Supplied information

▬▬▬▬▬▬▬▬▬▬

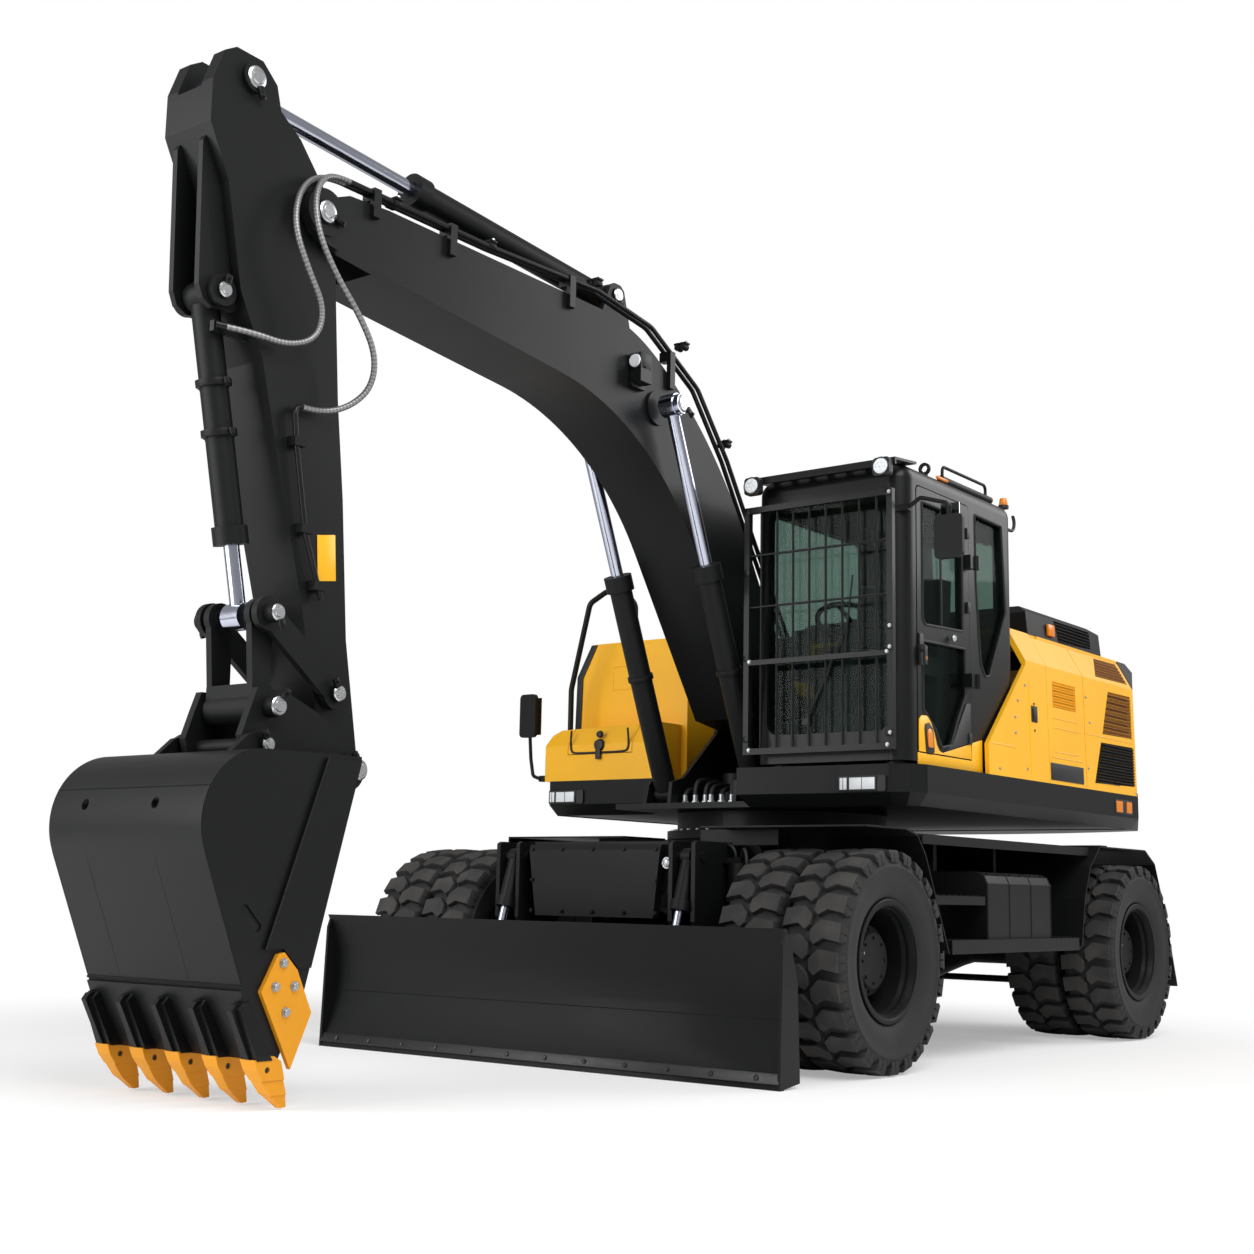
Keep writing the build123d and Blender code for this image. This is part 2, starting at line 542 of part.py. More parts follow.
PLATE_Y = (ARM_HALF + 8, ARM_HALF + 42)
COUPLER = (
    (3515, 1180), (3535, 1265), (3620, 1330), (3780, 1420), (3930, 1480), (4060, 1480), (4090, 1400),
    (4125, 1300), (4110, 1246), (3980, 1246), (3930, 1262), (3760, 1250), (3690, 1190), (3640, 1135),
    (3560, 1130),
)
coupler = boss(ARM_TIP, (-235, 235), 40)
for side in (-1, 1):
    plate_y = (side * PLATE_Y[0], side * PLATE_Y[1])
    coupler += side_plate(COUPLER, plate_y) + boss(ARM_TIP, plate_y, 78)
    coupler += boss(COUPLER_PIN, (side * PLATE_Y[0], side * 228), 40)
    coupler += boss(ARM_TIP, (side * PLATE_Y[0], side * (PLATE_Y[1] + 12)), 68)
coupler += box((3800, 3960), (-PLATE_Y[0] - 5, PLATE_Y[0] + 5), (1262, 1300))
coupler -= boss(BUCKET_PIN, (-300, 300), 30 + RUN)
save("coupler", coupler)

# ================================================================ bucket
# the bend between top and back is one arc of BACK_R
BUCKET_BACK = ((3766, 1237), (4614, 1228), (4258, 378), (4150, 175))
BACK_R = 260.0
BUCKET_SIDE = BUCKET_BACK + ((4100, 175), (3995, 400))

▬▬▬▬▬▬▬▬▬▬

Please output the entire listing exactly as it stands.

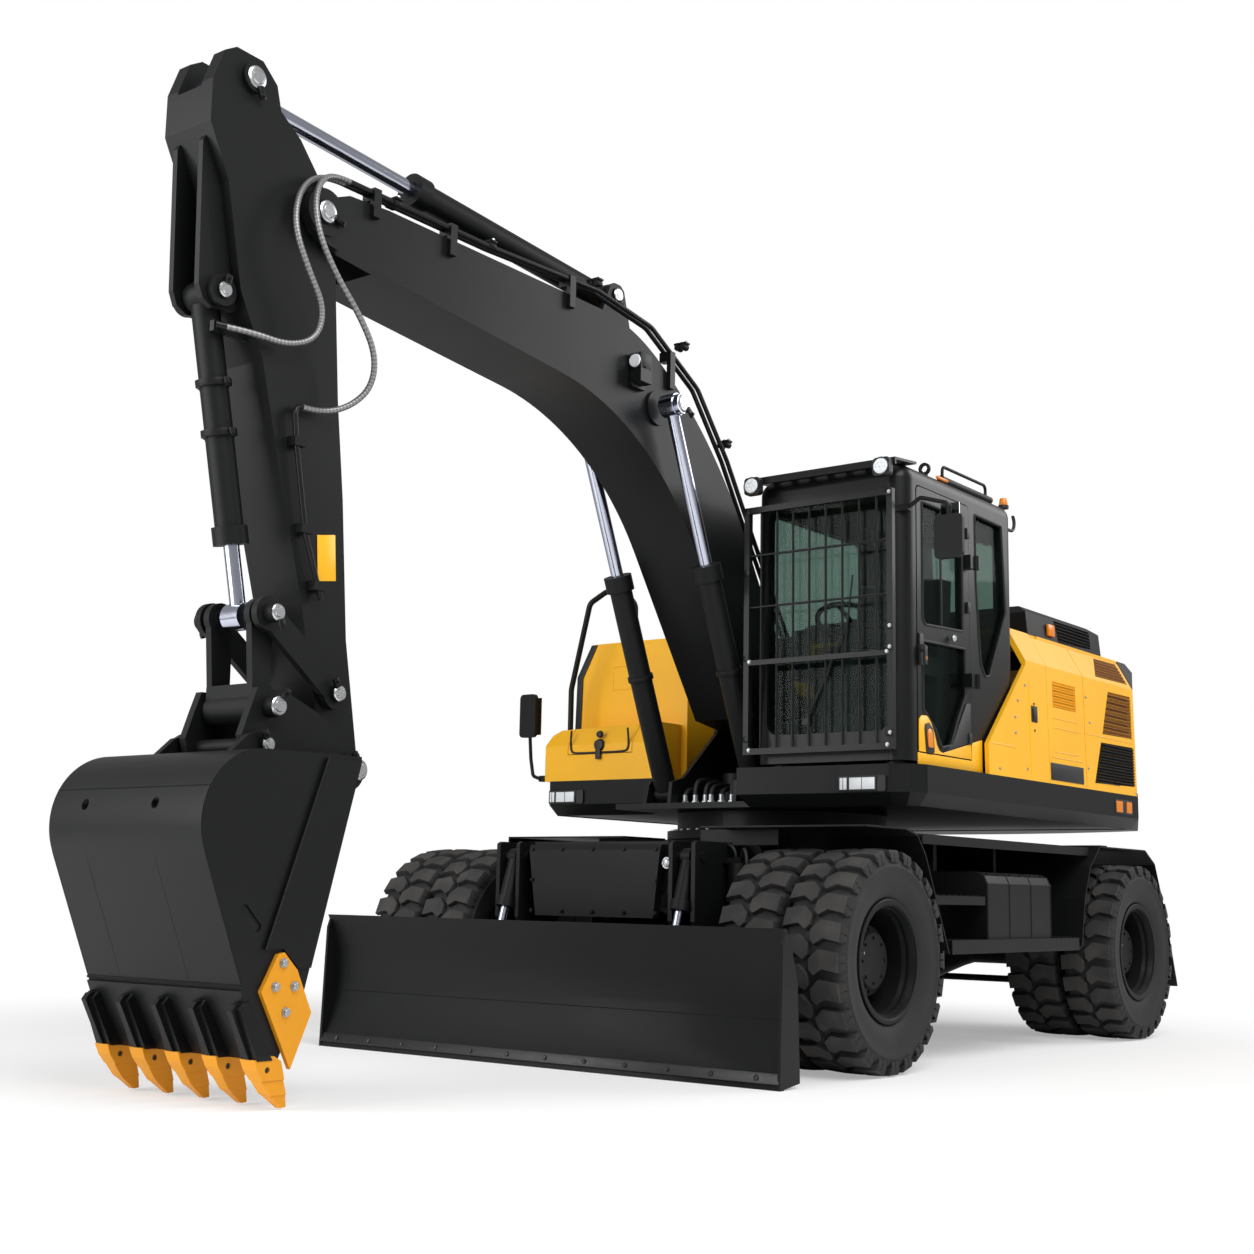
Keep writing the build123d and Blender code for this image. This is part 2, starting at line 542 of part.py. More parts follow.
PLATE_Y = (ARM_HALF + 8, ARM_HALF + 42)
COUPLER = (
    (3515, 1180), (3535, 1265), (3620, 1330), (3780, 1420), (3930, 1480), (4060, 1480), (4090, 1400),
    (4125, 1300), (4110, 1246), (3980, 1246), (3930, 1262), (3760, 1250), (3690, 1190), (3640, 1135),
    (3560, 1130),
)
coupler = boss(ARM_TIP, (-235, 235), 40)
for side in (-1, 1):
    plate_y = (side * PLATE_Y[0], side * PLATE_Y[1])
    coupler += side_plate(COUPLER, plate_y) + boss(ARM_TIP, plate_y, 78)
    coupler += boss(COUPLER_PIN, (side * PLATE_Y[0], side * 228), 40)
    coupler += boss(ARM_TIP, (side * PLATE_Y[0], side * (PLATE_Y[1] + 12)), 68)
coupler += box((3800, 3960), (-PLATE_Y[0] - 5, PLATE_Y[0] + 5), (1262, 1300))
coupler -= boss(BUCKET_PIN, (-300, 300), 30 + RUN)
save("coupler", coupler)

# ================================================================ bucket
# the bend between top and back is one arc of BACK_R
BUCKET_BACK = ((3766, 1237), (4614, 1228), (4258, 378), (4150, 175))
BACK_R = 260.0
BUCKET_SIDE = BUCKET_BACK + ((4100, 175), (3995, 400))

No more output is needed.